## Information supplied
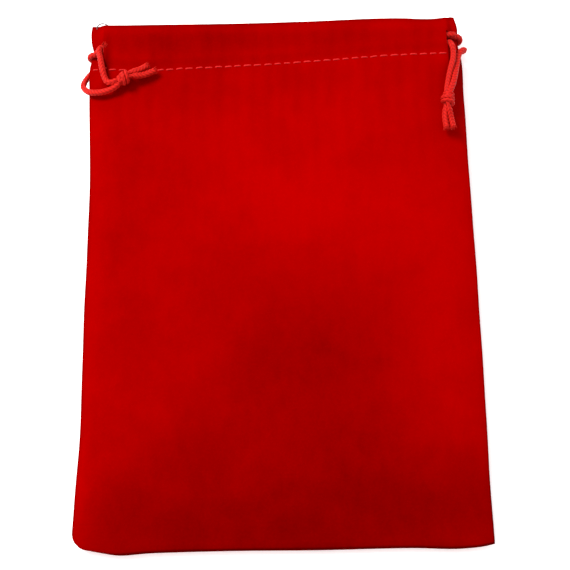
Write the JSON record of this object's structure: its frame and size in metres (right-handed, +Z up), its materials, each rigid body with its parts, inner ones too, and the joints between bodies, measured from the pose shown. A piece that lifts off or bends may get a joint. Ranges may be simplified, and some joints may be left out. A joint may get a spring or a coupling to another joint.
{
  "type": "drawstring dice bag",
  "caption": "Flat velvet pouch for dice, with a hemmed mouth and a drawstring tied at each side, which gather the mouth when they are pulled.",
  "frame": {"origin": "middle of the bag's box, on the table that it lies on", "axes": "+X across the bag to its right as seen from the front, +Y from the bottom seam to the mouth, +Z up out of the front panel"},
  "size_m": [0.1328, 0.177, 0.0159],
  "materials": {
    "velvet": "short cut pile, soft sheen",
    "cord": "braided, slightly fuzzy",
    "thread": "spun sewing thread"
  },
  "bodies": {
    "bag": {"front_panel": "velvet", "back_panel": "velvet", "front_hem": "velvet", "back_hem": "velvet", "left_seam_allowance": "velvet", "right_seam_allowance": "velvet", "bottom_seam_allowance": "velvet", "left_overlock": "thread", "right_overlock": "thread", "bottom_overlock": "thread", "front_hem_stitches": "thread", "back_hem_stitches": "thread"},
    "left_drawstring": {"left_drawstring_loop": "cord", "left_drawstring_front_leg": "cord", "left_drawstring_back_leg": "cord", "left_drawstring_knot": "cord", "left_drawstring_front_tail": "cord", "left_drawstring_back_tail": "cord"},
    "right_drawstring": {"right_drawstring_loop": "cord", "right_drawstring_front_leg": "cord", "right_drawstring_back_leg": "cord", "right_drawstring_knot": "cord", "right_drawstring_front_tail": "cord", "right_drawstring_back_tail": "cord"}
  },
  "joints": [
    {"name": "left_drawstring_pull", "type": "slide", "parent": "bag", "child": "left_drawstring", "axis": [-1, 0, 0], "range_m": [0, 0.035], "deforming": ["front_panel", "back_panel", "front_hem", "back_hem", "left_seam_allowance", "right_seam_allowance", "left_overlock", "right_overlock", "front_hem_stitches", "back_hem_stitches"]},
    {"name": "right_drawstring_pull", "type": "slide", "parent": "bag", "child": "right_drawstring", "axis": [1, 0, 0], "range_m": [0, 0.035], "deforming": ["front_panel", "back_panel", "front_hem", "back_hem", "left_seam_allowance", "right_seam_allowance", "left_overlock", "right_overlock", "front_hem_stitches", "back_hem_stitches"]}
  ]
}
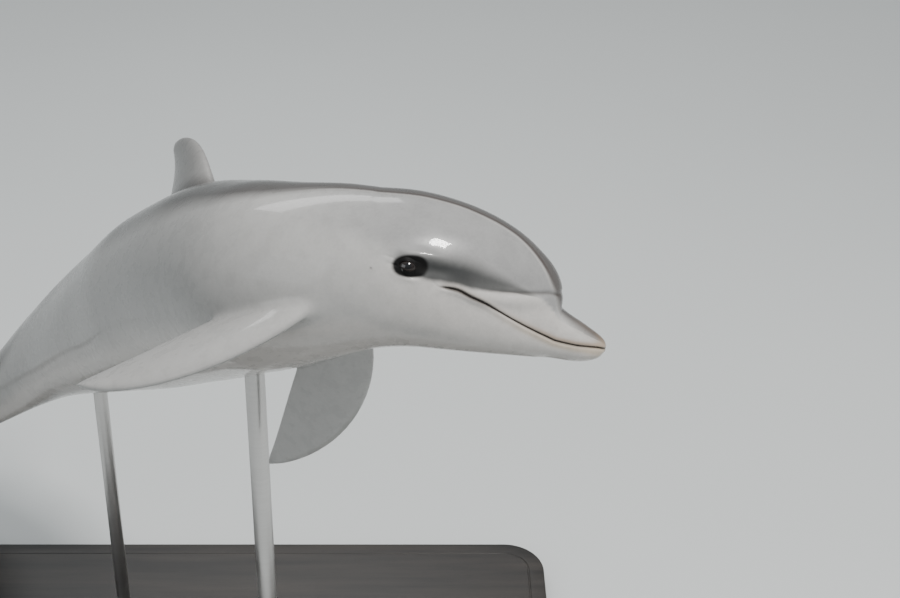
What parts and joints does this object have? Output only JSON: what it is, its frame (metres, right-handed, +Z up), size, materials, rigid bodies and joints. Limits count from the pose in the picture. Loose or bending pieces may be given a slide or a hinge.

## Task prompt
Quote the data in full, keeping each word unchanged.

## The reply
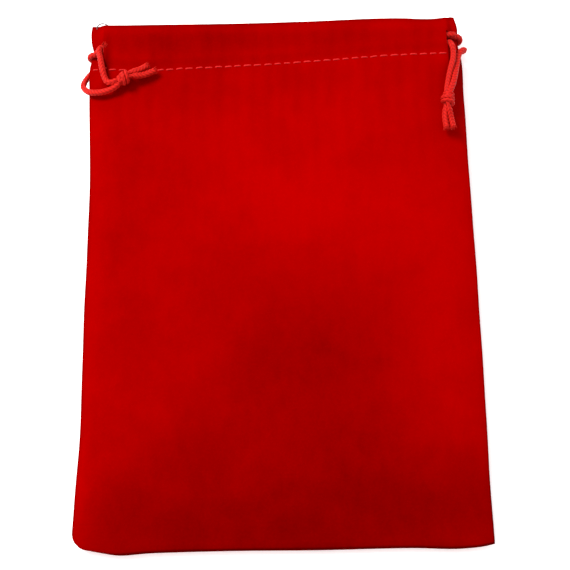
Write the JSON record of this object's structure: its frame and size in metres (right-handed, +Z up), its materials, each rigid body with its parts, inner ones too, and the joints between bodies, measured from the pose shown. A piece that lifts off or bends may get a joint. Ranges may be simplified, and some joints may be left out. A joint may get a spring or a coupling to another joint.
{
  "type": "drawstring dice bag",
  "caption": "Flat velvet pouch for dice, with a hemmed mouth and a drawstring tied at each side, which gather the mouth when they are pulled.",
  "frame": {"origin": "middle of the bag's box, on the table that it lies on", "axes": "+X across the bag to its right as seen from the front, +Y from the bottom seam to the mouth, +Z up out of the front panel"},
  "size_m": [0.1328, 0.177, 0.0159],
  "materials": {
    "velvet": "short cut pile, soft sheen",
    "cord": "braided, slightly fuzzy",
    "thread": "spun sewing thread"
  },
  "bodies": {
    "bag": {"front_panel": "velvet", "back_panel": "velvet", "front_hem": "velvet", "back_hem": "velvet", "left_seam_allowance": "velvet", "right_seam_allowance": "velvet", "bottom_seam_allowance": "velvet", "left_overlock": "thread", "right_overlock": "thread", "bottom_overlock": "thread", "front_hem_stitches": "thread", "back_hem_stitches": "thread"},
    "left_drawstring": {"left_drawstring_loop": "cord", "left_drawstring_front_leg": "cord", "left_drawstring_back_leg": "cord", "left_drawstring_knot": "cord", "left_drawstring_front_tail": "cord", "left_drawstring_back_tail": "cord"},
    "right_drawstring": {"right_drawstring_loop": "cord", "right_drawstring_front_leg": "cord", "right_drawstring_back_leg": "cord", "right_drawstring_knot": "cord", "right_drawstring_front_tail": "cord", "right_drawstring_back_tail": "cord"}
  },
  "joints": [
    {"name": "left_drawstring_pull", "type": "slide", "parent": "bag", "child": "left_drawstring", "axis": [-1, 0, 0], "range_m": [0, 0.035], "deforming": ["front_panel", "back_panel", "front_hem", "back_hem", "left_seam_allowance", "right_seam_allowance", "left_overlock", "right_overlock", "front_hem_stitches", "back_hem_stitches"]},
    {"name": "right_drawstring_pull", "type": "slide", "parent": "bag", "child": "right_drawstring", "axis": [1, 0, 0], "range_m": [0, 0.035], "deforming": ["front_panel", "back_panel", "front_hem", "back_hem", "left_seam_allowance", "right_seam_allowance", "left_overlock", "right_overlock", "front_hem_stitches", "back_hem_stitches"]}
  ]
}
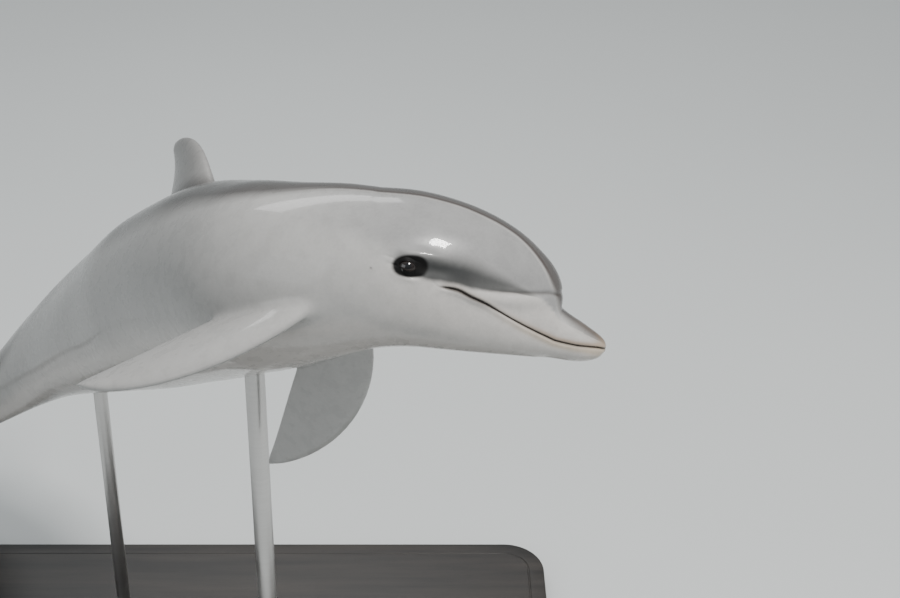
What parts and joints does this object have? Output only JSON: what it is, its frame (metres, right-handed, +Z up), size, materials, rigid bodies and joints. Limits count from the pose in the picture. Loose or bending pieces may be given a slide or a hinge.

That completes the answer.